Clearly two things need to be mentioned. Firstly, that the grooms have no involvement in this, barely referenced it seems, and are completely sidelined in favour of virile brides looking to rain on their own parades. Which brings up the second issue: just where do we intend to draw the line with this whole bear-baiting process, where reality concepts are created just for the sake of conflict? This show has more in common with the voyeuristic, gossipy columns of Hello! magazine and carries just about as much weight. It’s so absurd that I would like to propose an antithesis to this show, ‘Four Funerals’, where we would follow four grieving widows as they give ratings out of ten for how sad the ceremony is, the quality of the buffet back at the house afterwards and, if it’s an open casket, the state of the corpse.
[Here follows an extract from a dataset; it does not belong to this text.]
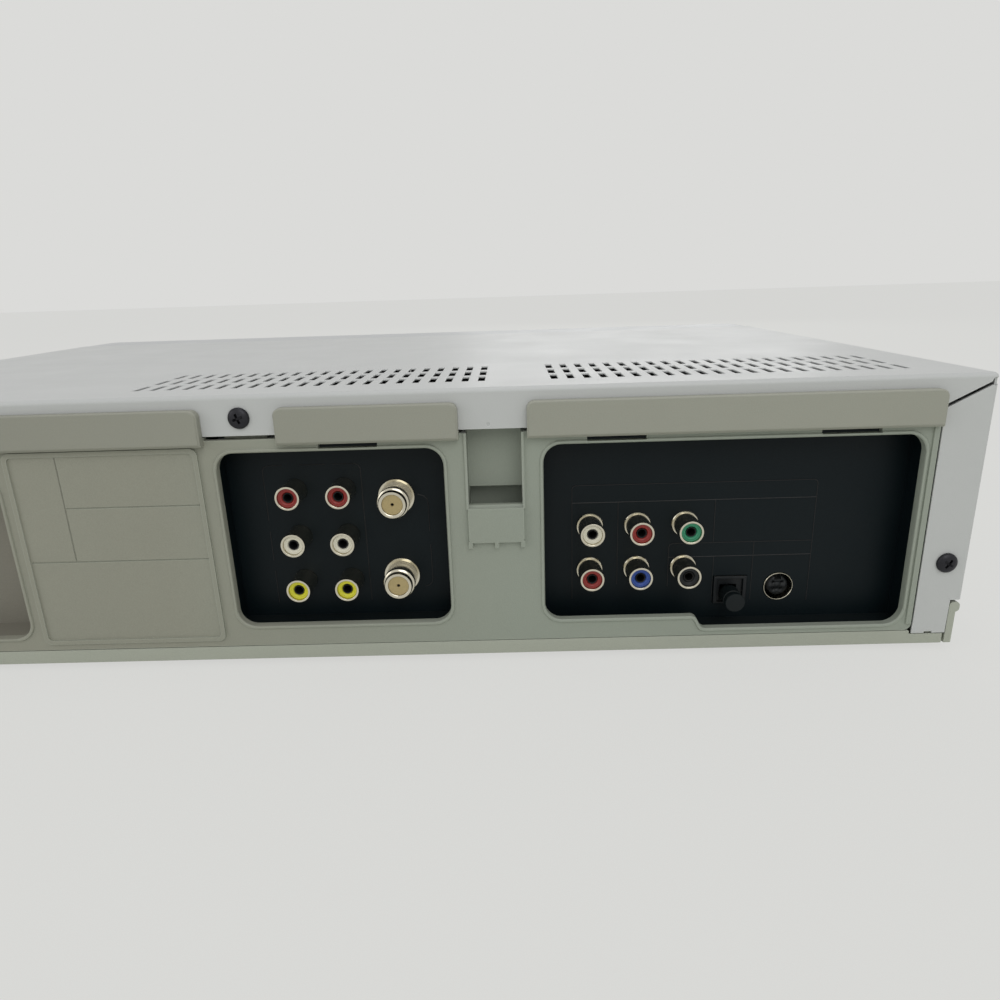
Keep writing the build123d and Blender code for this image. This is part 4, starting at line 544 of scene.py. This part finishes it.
# cover screws: low domed heads with a flared cross recess
screws = {
    "head": 3.5, "height": 1.85, "shank": 1.4, "length": 7.0, "rimHeight": 0.5,
    "slot": 0.95, "reach": 2.15, "depth": 1.3, "firstTurn": 20, "nextTurn": 37, "smooth": 30,
    "rear": ((27.65, 90.0), (-207.4, 33.3), (207.4, 33.3)), "rearFace": 136.5,
    "side": (-70.0, 60.0), "sideZ": 12.0, "sideFace": 215.0,
}


def panScrew(bm, place, direction):
    head, height, rim = screws["head"], screws["height"], screws["rimHeight"]
    shank, length = screws["shank"], screws["length"]
    angles = [math.radians(15 * k) for k in range(6)]
    dome = [(head * math.cos(a), rim + (height - rim) * math.sin(a)) for a in angles]
    profile = [(0, -length), (shank, -length + 0.8), (shank, 0), (head - 0.2, 0), (head, 0.2)]
    turned(bm, profile + dome + [(0, height)], place, direction)


def crossCutter(bm, place, direction, spin):
    # one tapering plus, wider at the mouth, standing on the screw's axis
    part = bmesh.new()
    rings, loops = [], []
    mouth, bottom = screws["height"] + 0.5, screws["height"] - screws["depth"]
    for level, reachShare, slotShare in ((bottom, 0.5, 0.7), (mouth, 1.0, 1.0)):
        reach, half = screws["reach"] * reachShare, screws["slot"] / 2 * slotShare
        corner = [(reach, -half), (reach, half), (half, half)]
        quarters = ((1, 0), (0, 1), (-1, 0), (0, -1))
        outline = [(x * c - y * s, x * s + y * c) for c, s in quarters for x, y in corner]
        ring = [part.verts.new((x * mm, y * mm, level * mm)) for x, y in outline]
        loops += [part.edges.new((ring[k - 1], ring[k])) for k in range(len(ring))]
        rings.append(ring)
    bmesh.ops.bridge_loops(part, edges=loops)
    for ring in rings:
        part.faces.new(ring)
    bmesh.ops.recalc_face_normals(part, faces=part.faces)
    bmesh.ops.transform(part, matrix=standing(place, direction, spin), verts=part.verts)
    joinInto(bm, part)


screwPlaces = [((x, screws["rearFace"], z), toRear) for x, z in screws["rear"]]
for side in (-1, 1):
    for y in screws["side"]:
        screwPlaces.append(((side * screws["sideFace"], y, screws["sideZ"]), (side, 0, 0)))
screwBodies, recesses = bmesh.new(), bmesh.new()
for count, (place, direction) in enumerate(screwPlaces):
    panScrew(screwBodies, place, direction)
    turnedBy = screws["firstTurn"] + screws["nextTurn"] * count
    crossCutter(recesses, place, direction, math.radians(turnedBy))
coverScrews = placePiece(screwBodies, "coverScrews", "screw_black", "case", replaced=("cover_screws",))
carve(coverScrews, recesses)
coverScrews.data.set_sharp_from_angle(angle=math.radians(screws["smooth"]))
print("cover screws cut")

# aerial connectors: washer, round nut, threaded barrel and waxy centre
aerial = {
    "x": -19.5, "z": (58.9, 29.3), "radius": 4.95, "bore": 3.65, "length": 10.8, "tail": 1.5,
    "washer": 6.45, "washerHeight": 0.8, "nut": 5.5, "nutHeight": 8.2, "pitch": 0.8, "threadDepth": 0.22,
    "threadEnd": 0.7, "pinHole": 0.55, "centreSet": 0.55, "centreFrom": 2.0, "centreGap": 0.03,
    "lining": [(0, 5.1), (0.5, 5.1), (0.5, 9.6), (0.4, 9.7), (0.3, 9.6), (0.3, 5.6), (0, 5.6)],
}


def aerialBody(bm, place):
    radius, length, bore, tail = aerial["radius"], aerial["length"], aerial["bore"], aerial["tail"]
    washer, washerTop, nut = aerial["washer"], aerial["washerHeight"], aerial["nut"]
    nutTop, pitch = washerTop + aerial["nutHeight"], aerial["pitch"]
    profile = [(bore, -tail), (radius, -tail), (radius, 0), (washer, 0)]
    profile += [(washer, washerTop - 0.15), (washer - 0.15, washerTop), (nut - 0.1, washerTop)]
    profile += [(nut, washerTop + 0.15), (nut, nutTop - 0.4), (nut - 0.4, nutTop)]
    along = nutTop
    while along + pitch < length - aerial["threadEnd"]:
        profile += [(radius - aerial["threadDepth"], along + 0.1), (radius, along + pitch / 2)]
        along += pitch
    profile += [(radius - 0.05, length - 0.5), (radius - 0.35, length), (bore + 0.4, length)]
    turned(bm, profile + [(bore, length - 0.25)], place, toRear, steps=56, closed=True)


def aerialCentre(bm, place):
    top, hole = aerial["length"] - aerial["centreSet"], aerial["pinHole"]
    rim, bottom = aerial["bore"] - aerial["centreGap"], aerial["centreFrom"]
    profile = [(0, bottom), (rim, bottom), (rim, top - 0.15), (rim - 0.15, top), (hole + 0.15, top)]
    profile += [(hole, top - 0.15), (hole, 5.0), (0, 5.0)]
    turned(bm, profile, place, toRear, closed=True)


barrels, centres, pinHoleShadeTubes = bmesh.new(), bmesh.new(), bmesh.new()
for z in aerial["z"]:
    place = (aerial["x"], plateFace, z)
    aerialBody(barrels, place)
    aerialCentre(centres, place)
    # a near-black tube in each pin hole: painted shade
    turned(pinHoleShadeTubes, aerial["lining"], place, toRear, steps=20, closed=True)
placePiece(barrels, "aerialBarrels", "nickel", "case", replaced=("f_connectors",))
placePiece(centres, "aerialCentres", "dielectric", "case", replaced=("f_dielectrics",))
placePiece(pinHoleShadeTubes, "aerialPinHoles", "socketDark", "case")
print("aerial connectors turned")

# the optical cap: domed head, grip groove and a stepped plug
cap = {
    "x": -137.4, "z": 19.0, "from": 117.2, "to": 134.4, "head": 3.45, "headFrom": 126.4,
    "plug": [(0, 0), (1.1, 0), (1.5, 0.4), (1.5, 7.0), (2.3, 7.0)], "groove": 0.25,
}
capHead, capTop, capLow = cap["head"], cap["to"] - cap["from"], cap["headFrom"] - cap["from"]
capProfile = cap["plug"] + [(2.3, capLow), (capHead - 0.3, capLow), (capHead, capLow + 0.3)]
capProfile += [(capHead, capTop - 3.0), (capHead - cap["groove"], capTop - 2.8)]
capProfile += [(capHead - cap["groove"], capTop - 2.2), (capHead, capTop - 2.0), (capHead, capTop - 0.35)]
capProfile += [(capHead - 0.12, capTop - 0.1), (capHead - 0.4, capTop), (0, capTop)]
capBody = bmesh.new()
turned(capBody, capProfile, (cap["x"], cap["from"], cap["z"]), toRear, steps=48)
placePiece(capBody, "opticalCap", "cap_plastic", "dust_cap", replaced=("dust_cap",))
print("optical cap turned")

# front: icons on the keys and the unlit digits on the pane, drawn as thin raised shapes
front = {
    "keyZ": 31.0, "iconThick": 0.12, "sunk": 0.05,
    "digitHigh": 11.0, "digitWide": 6.2, "stroke": 1.1, "strokeGap": 0.5, "lean": 0.08,
    "digitZ": 22.5, "digitX": (-29.9, -20.3, -7.9, 1.7, 14.1, 23.7), "digitThick": 0.03,
    "dot": 1.2, "dotX": (-10.6, 11.4), "dotLevels": (0.32, 0.68),
}


def flatShape(bm, outline, face, depth):
    # the outline's points are (x, z) seen from the front; the shape stands proud of the face
    part = bmesh.new()
    near = part.faces.new([part.verts.new((x * mm, (face - depth) * mm, z * mm)) for x, z in outline])
    grown = bmesh.ops.extrude_face_region(part, geom=[near], use_keep_orig=True)["geom"]
    far = [item for item in grown if isinstance(item, bmesh.types.BMVert)]
    bmesh.ops.translate(part, vec=(0, (depth + front["sunk"]) * mm, 0), verts=far)
    bmesh.ops.recalc_face_normals(part, faces=part.faces)
    joinInto(bm, part)


def triangle(x, z, size, heading):
    corners = [math.radians(heading + 120 * k) for k in range(3)]
    return [(x + size * math.cos(a), z + size * math.sin(a)) for a in corners]


def bar(x, z, wide, high):
    left, right, low, top = x - wide / 2, x + wide / 2, z - high / 2, z + high / 2
    return [(left, low), (right, low), (right, top), (left, top)]


def arcBand(x, z, outer, inner, start, end, steps=24):
    angles = [math.radians(start + (end - start) * k / steps) for k in range(steps + 1)]
    rim = [(x + outer * math.cos(a), z + outer * math.sin(a)) for a in angles]
    return rim + [(x + inner * math.cos(a), z + inner * math.sin(a)) for a in reversed(angles)]


def segment(x, z, wide, high):
    half = min(wide, high) / 2
    left, right, low, top = x - wide / 2, x + wide / 2, z - high / 2, z + high / 2
    if wide > high:
        ends = [(left, z), (left + half, low), (right - half, low)]
        ends += [(right, z), (right - half, top), (left + half, top)]
    else:
        ends = [(x, low), (right, low + half), (right, top - half)]
        ends += [(x, top), (left, top - half), (left, low + half)]
    return [(px + (pz - front["digitZ"]) * front["lean"], pz) for px, pz in ends]


def frontMiddle(node):
    low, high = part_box(node)
    return (low[0] + high[0]) / 2 / mm, low[1] / mm


# each shape is given from its key's middle
icons = {
    "power_button": [(arcBand, 0, 0, 3.2, 2.5, 120, 420), (bar, 0, 2.6, 0.7, 2.6)],
    "open_button": [(triangle, 0, 0.3, 1.7, 90), (bar, 0, -1.5, 3.0, 0.7)],
    "dvd_play_button": [(triangle, 0, 0, 1.9, 0)],
    "dvd_stop_button": [(bar, 0, 0, 2.9, 2.9)],
    "vcr_eject_button": [(triangle, 0, 0.3, 1.7, 90), (bar, 0, -1.5, 3.0, 0.7)],
    "vcr_play_button": [(triangle, 0, 0, 1.9, 0)],
    "wind_rocker": [
        (triangle, -9.2, 0, 1.5, 180), (triangle, -11.5, 0, 1.5, 180),
        (triangle, 9.2, 0, 1.5, 0), (triangle, 11.5, 0, 1.5, 0),
    ],
}
for node, shapes in icons.items():
    middle, face = frontMiddle(node)
    icon = bmesh.new()
    for draw, x, z, *sizes in shapes:
        flatShape(icon, draw(middle + x, front["keyZ"] + z, *sizes), face, front["iconThick"])
    placePiece(icon, node.replace("_", "") + "Icon", "keyMark", node)

paneFace = frontMiddle("display_window")[1]
high, wide, stroke, base = front["digitHigh"], front["digitWide"], front["stroke"], front["digitZ"]
strokes = []
for left in front["digitX"]:
    for level in (0, high / 2, high):
        strokes.append(segment(left + wide / 2, base + level, wide - stroke, stroke))
    for x in (left, left + wide):
        for level in (high / 4, high * 3 / 4):
            strokes.append(segment(x, base + level, stroke, high / 2 - front["strokeGap"]))
for x in front["dotX"]:
    for level in (high * share for share in front["dotLevels"]):
        strokes.append(bar(x + level * front["lean"], base + level, front["dot"], front["dot"]))
digits = bmesh.new()
for outline in strokes:
    flatShape(digits, outline, paneFace, front["digitThick"])
placePiece(digits, "displayDigits", "segment", "case")
print("front marked")

# line work on the dark plates: narrow raised ribs, points are (x, z)
ribs = {
    "width": 0.34,
    "sunk": 0.02,
    "discPlateRibs": [
        [(-80.8, 18.0), (-80.8, 59.6), (-81.2, 60.5), (-82.1, 60.9), (-164.7, 60.9), (-165.6, 60.5),
         (-166.0, 59.6), (-166.0, 15.3)],
        [(-80.8, 54.5), (-166.0, 54.5)],
        [(-97.0, 54.5), (-97.0, 23.3)],
        [(-131.0, 54.5), (-131.0, 38.5)],
        [(-115.3, 22.0), (-115.3, 37.2), (-115.7, 38.1), (-116.6, 38.5), (-166.0, 38.5)],
        [(-115.3, 33.2), (-166.0, 33.2)],
        [(-131.5, 33.2), (-131.5, 16.0)],
        [(-145.5, 38.5), (-145.5, 16.0)],
    ],
    "tapePlateRibs": [
        [(19.5, 71.1), (24.6, 71.1), (25.9, 70.5), (26.5, 69.3), (26.5, 51.0)],
        [(26.5, 47.0), (26.5, 36.0)],
        [(26.5, 32.0), (26.5, 19.5)],
        [(13.5, 71.1), (4.5, 71.1)],
        [(2.0, 71.1), (-5.6, 71.1), (-7.0, 70.5), (-7.6, 69.3), (-7.6, 19.5)],
        [(-26.9, 59.4), (-28.9, 58.8), (-30.1, 57.6), (-30.4, 55.8), (-30.4, 45.6)],
        [(-30.4, 40.6), (-30.4, 27.4), (-30.1, 26.0), (-29.2, 25.0), (-27.4, 24.5)],
    ],
}


def ribPiece(name):
    curve = bpy.data.curves.new(name, "CURVE")
    curve.dimensions = "3D"
    curve.bevel_depth = ribs["width"] / 2 * mm
    curve.bevel_resolution = 1
    curve.use_fill_caps = True
    for run in ribs[name]:
        spline = curve.splines.new("POLY")
        spline.points.add(len(run) - 1)
        for point, (x, z) in zip(spline.points, run):
            point.co = (x * mm, (plateFace - ribs["sunk"]) * mm, z * mm, 1)
    holder = bpy.data.objects.new(name + "Curve", curve)
    bpy.context.scene.collection.objects.link(holder)
    bpy.context.view_layer.update()
    graph = bpy.context.evaluated_depsgraph_get()
    mesh = bpy.data.meshes.new_from_object(holder.evaluated_get(graph))
    bpy.data.objects.remove(holder)
    bm = bmesh.new()
    bm.from_mesh(mesh)
    bpy.data.meshes.remove(mesh)
    placePiece(sealed(bm), name, "plateLine", "case")


for ribName in ("discPlateRibs", "tapePlateRibs"):
    ribPiece(ribName)
print("plates ribbed")

# the floor glows for the camera and in reflections, and keeps the object's shadow
floorMesh = bpy.data.meshes.new("studioFloor")
floorShape = bmesh.new()
bmesh.ops.create_grid(floorShape, x_segments=2, y_segments=2, size=studio["floorReach"])
floorShape.to_mesh(floorMesh)
floorShape.free()
floorMesh.materials.append(materials["floor"])
floor = bpy.data.objects.new("studioFloor", floorMesh)
bpy.context.scene.collection.objects.link(floor)
floorTree = materials["floor"].node_tree
floorShader, floorOut = floorTree.nodes["Principled BSDF"], floorTree.nodes["Material Output"]
floorGlow = addNode(floorTree, "ShaderNodeEmission", {"Color": studio["backdrop"], "Strength": 1.0})
floorShare = addNode(floorTree, "ShaderNodeMath", {1: studio["floorGlow"]}, operation="MULTIPLY")
floorTree.links.new(backdropShare(floorTree), floorShare.inputs[0])
mixSurface(floorTree, floorShare.outputs[0], floorShader, floorGlow, floorOut)
print("floor laid")

for node, slotName in shown.items():
    nodes[node].data.materials.clear()
    nodes[node].data.materials.append(materials[slotName])
print("remaining nodes finished")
I can almost hear Channel 7 sharpening their pencils.
Anyway, we were still delighted to see the Glengariff Estate on this week’s show, a mid-19th century building and grounds located in the plush Brisbane Hinterland, not just because it’s a lovely venue, but mainly because this is the very same location that we all went to for a wedding just the other week.
On the show this is Lucy’s Big Day. She tells them it’s a ‘bush wedding’, which was clearly misleading, so immediately the grumpy girls are disappointed. “I was expecting some cows,” says one of them. From here on in, Lucy’s ceremony is utterly scrutinised, even if she does appear to be having a wonderful time. “You could actually see the petticoat under the dress,” says one. “Everywhere you looked there were fake flowers,” says another. And the food? “There’s too much potato.” Lucy actually ends up coming last in the competition with 59 out of 130, although having watched this show more than once I can personally confirm that it is particularly hard to get a high score. The girls - as you can imagine for somewhat tactless women with free entry to one of the most important days in anyone’s life - are seemingly not chosen for their generosity.